Opinion
2011-09-20
Richard T. Lau, Jericho, N.Y. (Linda Meisler of counsel), for appellants.Siben & Siben, LLP, Bay Shore, N.Y. (Alan G. Faber of counsel), for respondent.
In an action to recover damages for personal injuries, the defendants appeal from an order of the Supreme Court, Suffolk County (Tanenbaum, J.), dated December 2, 2010, which denied their motion for summary judgment dismissing the complaint on the ground that the plaintiff did not sustain a serious injury within the meaning of Insurance Law § 5102(d).
ORDERED that the order is reversed, on the law, with costs, and the defendants' motion for summary judgment dismissing the complaint is granted.
The defendants met their prima facie burden of establishing that the plaintiff did not sustain a serious injury within the meaning of Insurance Law § 5102(d) as a result of the subject accident ( see Toure v. Avis Rent A Car Sys., 98 N.Y.2d 345, 746 N.Y.S.2d 865, 774 N.E.2d 1197; Gaddy v. Eyler, 79 N.Y.2d 955, 956–957, 582 N.Y.S.2d 990, 591 N.E.2d 1176). The plaintiff alleged that, as a result of the subject accident, she sustained certain injuries to the cervical and thoracolumbar regions of her spine, and her left hip. However, the defendants submitted competent medical evidence establishing, prima facie, that none of those alleged injuries constituted a serious injury within the meaning of Insurance Law § 5102(d) ( see Staff v. Yshua, 59 A.D.3d 614, 874 N.Y.S.2d 180; Rodriguez v. Huerfano, 46 A.D.3d 794, 795, 849 N.Y.S.2d 275). Furthermore, while the plaintiff also alleged that she sustained a serious injury under the 90/180–day category of Insurance Law § 5102(d), the defendants submitted evidence establishing, prima facie, that during the 180–day period immediately following the subject accident, the plaintiff did not have an injury or impairment which, for
more than 90 days, prevented her from performing substantially all of the acts that constituted her usual and customary daily activities ( cf. Kin Chong Ku v. Baldwin–Bell, 61 A.D.3d 938, 939, 880 N.Y.S.2d 76).

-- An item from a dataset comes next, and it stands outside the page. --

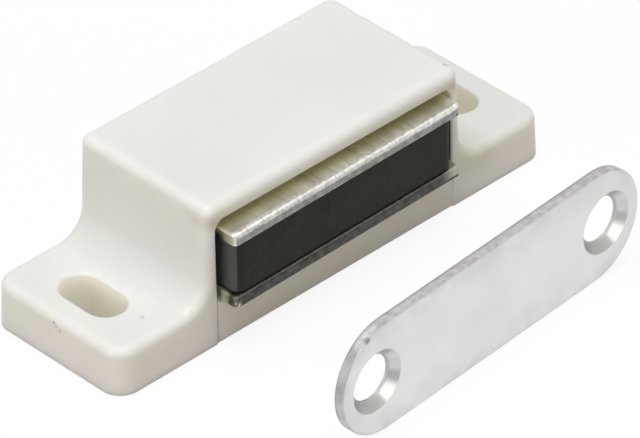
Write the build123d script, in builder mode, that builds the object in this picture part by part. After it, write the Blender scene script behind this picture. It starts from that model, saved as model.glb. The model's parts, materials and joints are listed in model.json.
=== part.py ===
from build123d import *
import os
from math import cos, radians, sin, tan

# A surface-mounted magnetic cupboard catch with its strike plate.
# X runs along the catch, -Y is the open front that the door closes against, +Z is up.
# The origin is the centre of the base, the face that lies on the cabinet. Lengths in mm, angles in degrees.

os.makedirs("parts", exist_ok=True)

# housing: one moulding, a hollow block between two screw ears
depth = 18.3
height = 16.2
block_length = 34.9
ear_thickness = 5.2
end_draft = 2.5
face_draft = 0.3
sweep_radius = 2.9
ear_corner_radius = 2.3
edge_radius = 1.0

# screw slots: one in each ear, between the sweep and the end of the ear
slot_inner_land = 1.3
slot_width = 4.3
slot_outer_land = 3.05
slot_length = 7.9
slot_edge_radius = 0.3

# cavity: open at the front and underneath
end_wall = 1.55
back_wall = 1.6
roof_thickness = 1.85
roof_corner_radius = 1.2
mouth_edge_radius = 0.25
stop_width = 1.4
stop_reach = 1.0
stop_gap = 0.8

# base plug: a tray pushed up into the cavity, held by a snap barb at each end
plug_height = 4.7
plug_gap = 0.06
plug_wall = 1.4
plug_edge_chamfer = 0.15
plug_rib = 1.2
plug_cells = 4
barb_width = 4.0
barb_reach = 0.45
barb_height = 1.3
barb_start = 1.7
pocket_gap = 0.12

# magnet pack: a ferrite block between two steel pole plates, loose in the cavity
pack_reach = 1.75
pack_float = 1.7
pack_side_gap = 0.5
pack_rise = 0.2
pack_headroom = 0.85
pack_yaw = 0.8
pole_corner_radius = 0.5
pole_edge_radius = 0.3
lower_pole_thickness = 1.15
upper_pole_thickness = 1.3
pole_tail = 5.1
magnet_end_inset = 0.6
magnet_shift = -0.25
magnet_setback = 0.2
magnet_corner_radius = 1.0
magnet_chamfer = 0.25

# strike plate: a flat steel plate with two countersunk screw holes, standing on its long edge
strike_length = 43.4
strike_width = 12.6
strike_thickness = 1.15
strike_edge_chamfer = 0.12
strike_hole_spacing = 33.6
strike_hole_radius = 2.45
strike_sink_radius = 3.4
strike_sink_angle = 90.0
strike_distance = 19.8
strike_offset = 1.7
strike_yaw = 4.2

# what follows for the housing
end_lean = tan(radians(end_draft))
face_lean = tan(radians(face_draft))
half_depth = depth / 2
half_block = block_length / 2
slot_x = half_block + sweep_radius + slot_inner_land + slot_width / 2
half_length = slot_x + slot_width / 2 + slot_outer_land
half_opening = half_block - end_wall
roof_height = height - roof_thickness
cavity_back = half_depth - back_wall
cavity_depth = cavity_back + half_depth

# what follows for the plug
plug_width = 2 * (half_opening - plug_gap)
plug_depth = cavity_depth - plug_gap
plug_centre_y = cavity_back - plug_gap - plug_depth / 2

# what follows for the pack, whose pole plates are notched just behind the magnet for the housing's stops
pack_bottom = plug_height + pack_rise
pole_length = 2 * (half_opening - pack_side_gap)
pole_depth = pack_reach + cavity_depth - pack_float
pack_centre_y = pole_depth / 2 - pack_reach - half_depth
magnet_length = pole_length - 2 * magnet_end_inset
magnet_depth = pole_depth - magnet_setback - pole_tail
magnet_height = roof_height - pack_headroom - upper_pole_thickness - lower_pole_thickness - pack_bottom
magnet_y = (magnet_setback - pole_tail) / 2
notch_width = stop_width + 2 * stop_gap
notch_depth = stop_reach - pack_side_gap + stop_gap / 2
notch_y = magnet_y + magnet_depth / 2 + notch_width / 2
stop_y = pack_centre_y + notch_y


def out_from_middle(item):
    """How far an edge, face or vertex lies to the left or right of the catch's middle."""
    return abs(item.center().X)


def ear_and_block_outline():
    """Half of the housing's front outline, from the middle of the base to the middle of the top."""
    ear_top = half_length - end_lean * ear_thickness
    block_top = half_block - end_lean * (height - ear_thickness)
    Polyline(
        (0, 0),
        (half_length, 0),
        (ear_top, ear_thickness),
        (half_block, ear_thickness),
        (block_top, height),
        (0, height),
    )


# Side view of the housing: its front and back faces lean in a little.
with BuildSketch(Plane.YZ) as side_outline:
    with BuildLine():
        Polyline(
            (-half_depth, 0),
            (half_depth, 0),
            (half_depth - face_lean * height, height),
            (-half_depth + face_lean * height, height),
            close=True,
        )
    make_face()


with BuildPart() as housing:
    with BuildSketch(Plane.XZ) as front_outline:
        with BuildLine():
            ear_and_block_outline()
            mirror(about=Plane.YZ)
        make_face()
        inner_corners = front_outline.vertices().group_by(Axis.Y)[1].sort_by(out_from_middle)[:2]
        fillet(inner_corners, sweep_radius)
    extrude(amount=half_depth, both=True)
    extrude(side_outline.sketch, amount=half_length, both=True, mode=Mode.INTERSECT)

    # the upright corners of the ears: the outermost edges that don't run straight from front to back
    ear_corners = housing.edges() - housing.edges().filter_by(Axis.Y)
    fillet(ear_corners.sort_by(out_from_middle)[-4:], ear_corner_radius)

    # then every edge above the base in one soft round, apart from the lines where the sweeps run out
    above_base = housing.edges().filter_by(lambda edge: edge.bounding_box().min.Z > edge_radius)
    across = above_base.filter_by(Axis.Y).filter_by(lambda edge: edge.center().Z < height - edge_radius)
    sweep_limits = across.sort_by(out_from_middle)[:4]
    fillet(above_base - sweep_limits, edge_radius)

    with BuildSketch(Plane.XZ.offset(-cavity_back)) as cavity_outline:
        Rectangle(2 * half_opening, roof_height, align=(Align.CENTER, Align.MIN))
        fillet(cavity_outline.vertices().group_by(Axis.Y)[-1], roof_corner_radius)
    extrude(amount=cavity_depth, mode=Mode.SUBTRACT)
    front_edges = housing.edges(Select.LAST).filter_by(lambda edge: edge.bounding_box().max.Y < -cavity_back)
    mouth = front_edges.sort_by(out_from_middle)[:5]
    fillet(mouth, mouth_edge_radius)

    # upright stops on the end walls, which keep the pack from falling out
    with BuildSketch(Plane.XY.offset(pack_bottom)):
        with Locations((half_opening, stop_y)):
            Rectangle(stop_reach, stop_width, align=(Align.MAX, Align.CENTER))
        mirror(about=Plane.YZ)
    extrude(amount=roof_height - pack_bottom)

    # pockets in the end walls for the plug's snap barbs
    with BuildSketch(Plane.XY.offset(barb_start - pocket_gap)):
        with Locations((half_opening, 0)):
            Rectangle(barb_reach + pocket_gap, barb_width + 2 * pocket_gap, align=(Align.MIN, Align.CENTER))
        mirror(about=Plane.YZ)
    extrude(amount=barb_height + 2 * pocket_gap, mode=Mode.SUBTRACT)

    with BuildSketch(Plane.XY):
        with GridLocations(2 * slot_x, 0, 2, 1):
            SlotOverall(slot_length, slot_width, rotation=90)
    extrude(amount=ear_thickness, mode=Mode.SUBTRACT)
    fillet(housing.edges(Select.LAST).group_by(Axis.Z)[-1], slot_edge_radius)
housing.part.label = "housing"


with BuildPart() as base_plug:
    with BuildSketch(Plane.XY):
        with Locations((0, plug_centre_y)):
            Rectangle(plug_width, plug_depth)
    extrude(amount=plug_height)
    extrude(side_outline.sketch, amount=half_length, both=True, mode=Mode.INTERSECT)
    front_foot = base_plug.edges().filter_by(Axis.X).group_by(Axis.Z)[0].sort_by(Axis.Y)[0]
    chamfer(front_foot, plug_edge_chamfer)

    # open cells between the ribs that the lower pole plate lies on
    cell_pitch = (plug_width - plug_wall) / plug_cells
    cell_width = cell_pitch - plug_rib
    with BuildSketch(Plane.XY.offset(plug_wall)):
        with Locations((0, plug_centre_y)):
            with GridLocations(cell_pitch, 0, plug_cells, 1):
                Rectangle(cell_width, plug_depth - 2 * plug_wall)
    extrude(amount=plug_height, mode=Mode.SUBTRACT)

    # snap barbs: a ramp above, a flat catch below
    with BuildSketch(Plane.XZ):
        with BuildLine():
            Polyline(
                (plug_width / 2 - plug_wall / 2, barb_start),
                (plug_width / 2 + barb_reach, barb_start),
                (plug_width / 2, barb_start + barb_height),
                (plug_width / 2 - plug_wall / 2, barb_start + barb_height),
                close=True,
            )
        make_face()
        mirror(about=Plane.YZ)
    extrude(amount=barb_width / 2, both=True)
base_plug.part.label = "base_plug"


# The pack stands a little crooked in its cavity, its left end further out.
pack_plane = Plane(
    origin=(0, pack_centre_y, pack_bottom),
    x_dir=(cos(radians(pack_yaw)), sin(radians(pack_yaw)), 0),
    z_dir=(0, 0, 1),
)


def pole_outline():
    """Plan of a pole plate: a strip with a square notch in each end for the housing's stops."""
    Rectangle(pole_length, pole_depth)
    with Locations((-pole_length / 2, notch_y), (pole_length / 2, notch_y)):
        Rectangle(2 * notch_depth, notch_width, mode=Mode.SUBTRACT)


with BuildPart() as lower_pole_plate:
    with BuildSketch(pack_plane) as lower_plan:
        pole_outline()
        fillet(lower_plan.vertices().sort_by(lambda v: abs(v.Y))[-4:], pole_corner_radius)
    extrude(amount=lower_pole_thickness)
    fillet(lower_pole_plate.faces().sort_by(Axis.Z)[-1].outer_wire().edges(), pole_edge_radius)
lower_pole_plate.part.label = "lower_pole_plate"


with BuildPart() as magnet_block:
    with BuildSketch(pack_plane.offset(lower_pole_thickness)) as magnet_plan:
        with Locations((magnet_shift, magnet_y)):
            Rectangle(magnet_length, magnet_depth)
        fillet(magnet_plan.vertices(), magnet_corner_radius)
    extrude(amount=magnet_height)
    chamfer(magnet_block.faces().sort_by(Axis.Z)[0].edges(), magnet_chamfer)
    chamfer(magnet_block.faces().sort_by(Axis.Z)[-1].edges(), magnet_chamfer)
magnet_block.part.label = "magnet_block"


with BuildPart() as upper_pole_plate:
    with BuildSketch(pack_plane.offset(lower_pole_thickness + magnet_height)) as upper_plan:
        pole_outline()
        fillet(upper_plan.vertices().sort_by(lambda v: abs(v.Y))[-4:], pole_corner_radius)
    extrude(amount=upper_pole_thickness)
    fillet(upper_pole_plate.faces().sort_by(Axis.Z)[-1].outer_wire().edges(), pole_edge_radius)
upper_pole_plate.part.label = "upper_pole_plate"


# The strike plate's sketch lies on its countersunk face, which looks away from the catch.
strike_face = Plane(
    origin=(strike_offset, -half_depth - strike_distance, strike_width / 2),
    x_dir=(cos(radians(strike_yaw)), sin(radians(strike_yaw)), 0),
    z_dir=(sin(radians(strike_yaw)), -cos(radians(strike_yaw)), 0),
)
with BuildPart() as strike_plate:
    with BuildSketch(strike_face):
        SlotOverall(strike_length, strike_width)
    extrude(amount=-strike_thickness)
    through_edges = strike_plate.edges().filter_by(Axis(strike_face.origin, strike_face.z_dir))
    chamfer(strike_plate.edges() - through_edges, strike_edge_chamfer)
    with Locations(strike_face):
        with GridLocations(strike_hole_spacing, 0, 2, 1):
            CounterSinkHole(strike_hole_radius, strike_sink_radius, counter_sink_angle=strike_sink_angle)
strike_plate.part.label = "strike_plate"


for piece in (housing, base_plug, lower_pole_plate, magnet_block, upper_pole_plate, strike_plate):
    export_step(piece.part, f"parts/{piece.part.label}.step")
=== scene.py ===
import json
from math import atan2, cos, pi, radians, sin

import bpy
from mathutils import Matrix, Vector


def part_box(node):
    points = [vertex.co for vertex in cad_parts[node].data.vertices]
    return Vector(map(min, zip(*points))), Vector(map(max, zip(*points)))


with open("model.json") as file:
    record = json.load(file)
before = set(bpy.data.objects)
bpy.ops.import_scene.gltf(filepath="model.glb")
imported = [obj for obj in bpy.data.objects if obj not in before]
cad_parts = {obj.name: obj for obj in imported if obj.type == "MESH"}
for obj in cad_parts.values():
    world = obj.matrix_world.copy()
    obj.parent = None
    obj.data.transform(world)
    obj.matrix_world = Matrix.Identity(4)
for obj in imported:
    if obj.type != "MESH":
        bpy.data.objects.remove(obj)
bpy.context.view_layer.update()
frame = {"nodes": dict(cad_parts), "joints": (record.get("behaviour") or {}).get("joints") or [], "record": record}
MM = 0.001


# ---- Housing ----
# The real piece is one injection moulding in warm white ABS: a hollow block with a slotted screw ear at each
# end. It comes out of the mould with a smooth semi-gloss skin, and its thin walls let some light through.

roof_thickness = 1.85 * MM
back_wall_thickness = 1.6 * MM
block_end_x = 17.4 * MM
ear_top = 5.2 * MM
# how far a mask goes past the faces of its piece on the sides where it has no edge of its own
past = 1 * MM


def new_finish(name):
    """Starts a material and gives it, its Principled shader and its object-space coordinates."""
    finish = bpy.data.materials.new(name)
    finish.use_nodes = True
    shader = finish.node_tree.nodes["Principled BSDF"]
    place = finish.node_tree.nodes.new("ShaderNodeTexCoord").outputs["Object"]
    return finish, shader, place


def add_node(finish, kind, settings=None, **inputs):
    """Adds a node: settings are its own properties, inputs are values or sockets, with _ for a space."""
    node = finish.node_tree.nodes.new(kind)
    for key, value in (settings or {}).items():
        setattr(node, key, value)
    for key, value in inputs.items():
        socket = node.inputs[int(key[3:]) if key.startswith("in_") else key.replace("_", " ")]
        if isinstance(value, bpy.types.NodeSocket):
            finish.node_tree.links.new(value, socket)
        else:
            socket.default_value = value
    return node


def calculate(finish, operation, *values):
    """One step of arithmetic on sockets or numbers."""
    inputs = {f"in_{index}": value for index, value in enumerate(values)}
    return add_node(finish, "ShaderNodeMath", {"operation": operation}, **inputs).outputs[0]


def measure(finish, operation, *vectors):
    """A length or a distance between sockets or points."""
    inputs = {f"in_{index}": vector for index, vector in enumerate(vectors)}
    return add_node(finish, "ShaderNodeVectorMath", {"operation": operation}, **inputs).outputs["Value"]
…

In opposition, the plaintiff failed to provide a reasonable explanation for a cessation of her medical treatment ( see Pommells v. Perez, 4 N.Y.3d 566, 574, 797 N.Y.S.2d 380, 830 N.E.2d 278) and failed to raise a triable issue of fact. Accordingly, the Supreme Court should have granted the defendants' motion for summary judgment dismissing the complaint.
DILLON, J.P., DICKERSON, LEVENTHAL, AUSTIN and MILLER, JJ., concur.